- [YOUR INSTRUCTIONS]:
Copy out each line of the material below with no changes.

- [DATA SECTION]:
[start]

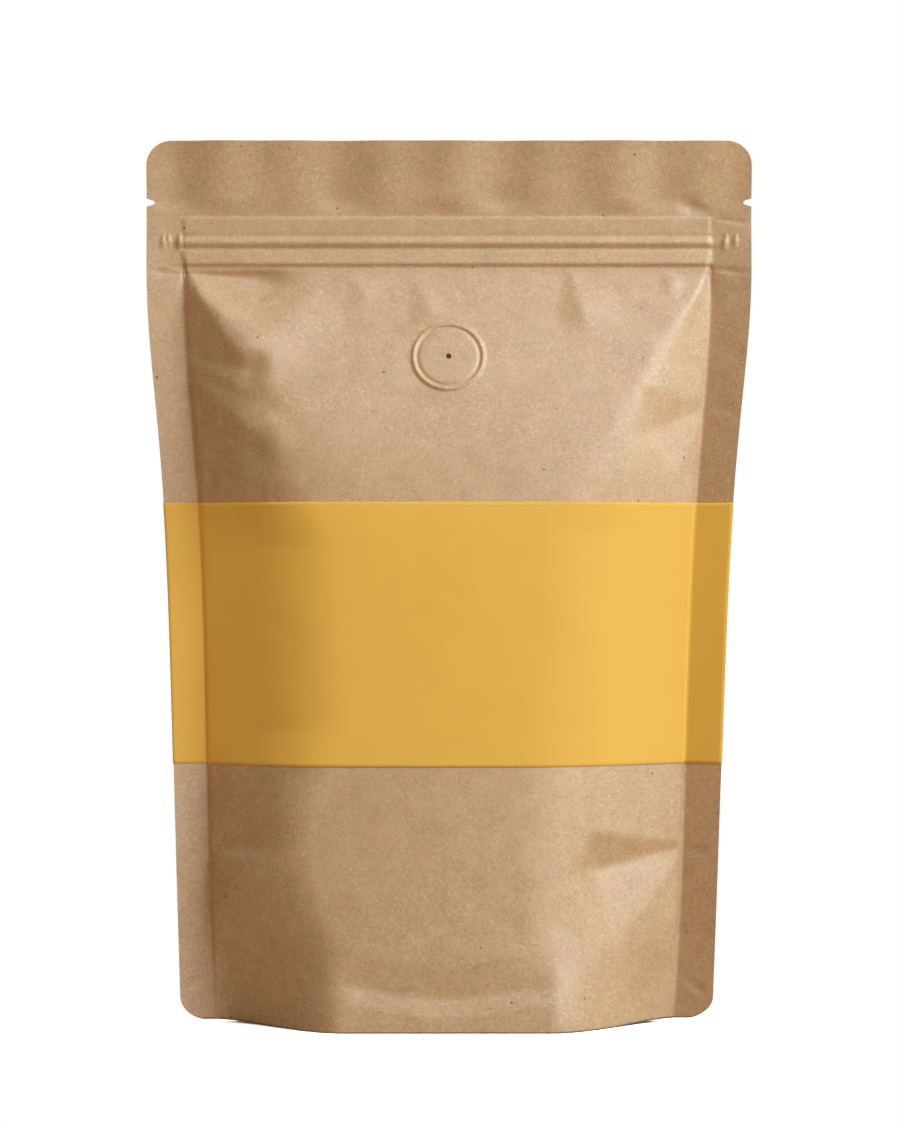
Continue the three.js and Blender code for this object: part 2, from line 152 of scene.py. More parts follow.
@dataclass(frozen=True)
class Hips:
    """Where the middle of a panel turns into its side slopes: shares of the way out, by height."""

    left: Table = (
        (0, 0.46), (12, 0.47), (23, 0.585), (30, 0.63), (44, 0.69), (62, 0.67), (78, 0.58), (126, 0.58),
        (144, 0.70), (165, 0.72), (175, 0.735), (186, 0.85), (191, 0.915), (199, 0.98),
    )
    right: Table = (
        (0, 0.50), (44, 0.49), (70, 0.50), (130, 0.54), (145, 0.65), (157, 0.72), (165, 0.76), (176, 0.83),
        (184, 0.88), (195, 0.955), (199, 0.98),
    )
    middle: float = 0.1  # the left hip's share blends into the right's over this much on either side

    def share(self, across: Places, z: Places) -> Places:
        """Distance of the hip from the middle.

        Args:
            across: places across the front, from -1 at the left seal to 1 at the right one.
            z: places up.

        Returns:
            A share of the way to the seal on that side, for each place.
        """
        left = np.interp(z, *zip(*self.left))
        right = np.interp(z, *zip(*self.right))
        return blend(left, right, smooth_step(across, -self.middle, self.middle))


@dataclass(frozen=True)
class Seal:
    """A side seal."""

    width: float  # on the flat pouch
    lean: Table  # degrees that it leans forward, by height

    def angle(self, z: Places) -> Places:
        """Angle in radians that the seal leans forward at a height."""
        return np.radians(np.interp(z, *zip(*self.lean)))


@dataclass(frozen=True)
class Fold:
    """A ridge, or with a negative rise a valley, which opens like a fan from the point where it starts."""

    start: Pair  # across and up
    end: Pair
    rise: float
    flanks: Pair  # widths of its left and right flank, seen along it
    peak: float = 0.7  # share of its length at which it is highest and widest
    crest: float = 0.4  # radius
    closes: tuple[bool, bool] = (False, False)  # whether its left and right flank narrow again to its end
    tip: float = 0.08  # share of a flank's width that it has at its start and at a closed end
    hollow: float = 1.08  # power that hollows the flanks a little

    def height(self, x: Places, z: Places) -> Places:
        """Height that the fold adds.

        Args:
            x: places across.
            z: places up.

        Returns:
            Heights in millimetres.
        """
        run = np.array(self.end) - np.array(self.start)
        length = float(np.hypot(*run))
        right, up = x - self.start[0], z - self.start[1]
        share = np.clip((right * run[0] + up * run[1]) / length**2, 0.0, 1.0)
        beside = (up * run[0] - right * run[1]) / length
        growth = np.minimum(1.0, share / self.peak)
        closing = np.minimum(1.0, (1.0 - share) / (1.0 - self.peak))
        opening = growth * np.where(np.where(beside > 0.0, *self.closes), closing, 1.0)
        width = np.where(beside > 0.0, *self.flanks) * np.maximum(opening, self.tip)
        away = np.sqrt(beside**2 + self.crest**2) - self.crest
        profile = np.maximum(0.0, 1.0 - away / width) ** self.hollow
        fade = 1.0 - smooth_step(share, self.peak, 1.0)
        return self.rise * growth * fade * profile


@dataclass(frozen=True)
class Swell:
    """A broad low bump, or with a negative rise a hollow, pushed out by what lies behind the paper."""

    centre: Pair  # across and up
    reach: Pair  # across and up, to where it has sunk to about an eighth
    rise: float

    def height(self, x: Places, z: Places) -> Places:
        """Height that the swell adds at places across and up."""
        right, up = (x - self.centre[0]) / self.reach[0], (z - self.centre[1]) / self.reach[1]
        return self.rise * np.exp(-2.0 * (right**2 + up**2))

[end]

- [EXERCISE SOLUTION]:
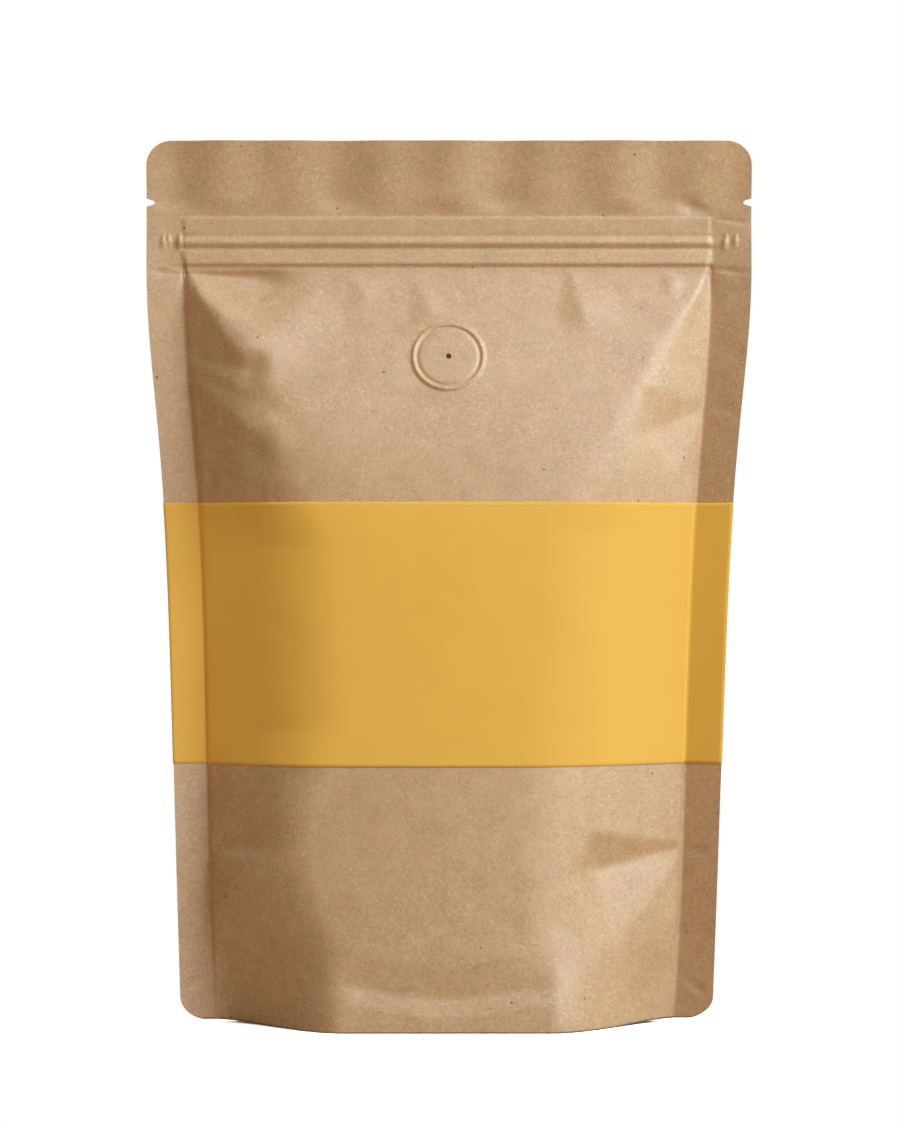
Continue the three.js and Blender code for this object: part 2, from line 152 of scene.py. More parts follow.
@dataclass(frozen=True)
class Hips:
    """Where the middle of a panel turns into its side slopes: shares of the way out, by height."""

    left: Table = (
        (0, 0.46), (12, 0.47), (23, 0.585), (30, 0.63), (44, 0.69), (62, 0.67), (78, 0.58), (126, 0.58),
        (144, 0.70), (165, 0.72), (175, 0.735), (186, 0.85), (191, 0.915), (199, 0.98),
    )
    right: Table = (
        (0, 0.50), (44, 0.49), (70, 0.50), (130, 0.54), (145, 0.65), (157, 0.72), (165, 0.76), (176, 0.83),
        (184, 0.88), (195, 0.955), (199, 0.98),
    )
    middle: float = 0.1  # the left hip's share blends into the right's over this much on either side

    def share(self, across: Places, z: Places) -> Places:
        """Distance of the hip from the middle.

        Args:
            across: places across the front, from -1 at the left seal to 1 at the right one.
            z: places up.

        Returns:
            A share of the way to the seal on that side, for each place.
        """
        left = np.interp(z, *zip(*self.left))
        right = np.interp(z, *zip(*self.right))
        return blend(left, right, smooth_step(across, -self.middle, self.middle))


@dataclass(frozen=True)
class Seal:
    """A side seal."""

    width: float  # on the flat pouch
    lean: Table  # degrees that it leans forward, by height

    def angle(self, z: Places) -> Places:
        """Angle in radians that the seal leans forward at a height."""
        return np.radians(np.interp(z, *zip(*self.lean)))


@dataclass(frozen=True)
class Fold:
    """A ridge, or with a negative rise a valley, which opens like a fan from the point where it starts."""

    start: Pair  # across and up
    end: Pair
    rise: float
    flanks: Pair  # widths of its left and right flank, seen along it
    peak: float = 0.7  # share of its length at which it is highest and widest
    crest: float = 0.4  # radius
    closes: tuple[bool, bool] = (False, False)  # whether its left and right flank narrow again to its end
    tip: float = 0.08  # share of a flank's width that it has at its start and at a closed end
    hollow: float = 1.08  # power that hollows the flanks a little

    def height(self, x: Places, z: Places) -> Places:
        """Height that the fold adds.

        Args:
            x: places across.
            z: places up.

        Returns:
            Heights in millimetres.
        """
        run = np.array(self.end) - np.array(self.start)
        length = float(np.hypot(*run))
        right, up = x - self.start[0], z - self.start[1]
        share = np.clip((right * run[0] + up * run[1]) / length**2, 0.0, 1.0)
        beside = (up * run[0] - right * run[1]) / length
        growth = np.minimum(1.0, share / self.peak)
        closing = np.minimum(1.0, (1.0 - share) / (1.0 - self.peak))
        opening = growth * np.where(np.where(beside > 0.0, *self.closes), closing, 1.0)
        width = np.where(beside > 0.0, *self.flanks) * np.maximum(opening, self.tip)
        away = np.sqrt(beside**2 + self.crest**2) - self.crest
        profile = np.maximum(0.0, 1.0 - away / width) ** self.hollow
        fade = 1.0 - smooth_step(share, self.peak, 1.0)
        return self.rise * growth * fade * profile


@dataclass(frozen=True)
class Swell:
    """A broad low bump, or with a negative rise a hollow, pushed out by what lies behind the paper."""

    centre: Pair  # across and up
    reach: Pair  # across and up, to where it has sunk to about an eighth
    rise: float

    def height(self, x: Places, z: Places) -> Places:
        """Height that the swell adds at places across and up."""
        right, up = (x - self.centre[0]) / self.reach[0], (z - self.centre[1]) / self.reach[1]
        return self.rise * np.exp(-2.0 * (right**2 + up**2))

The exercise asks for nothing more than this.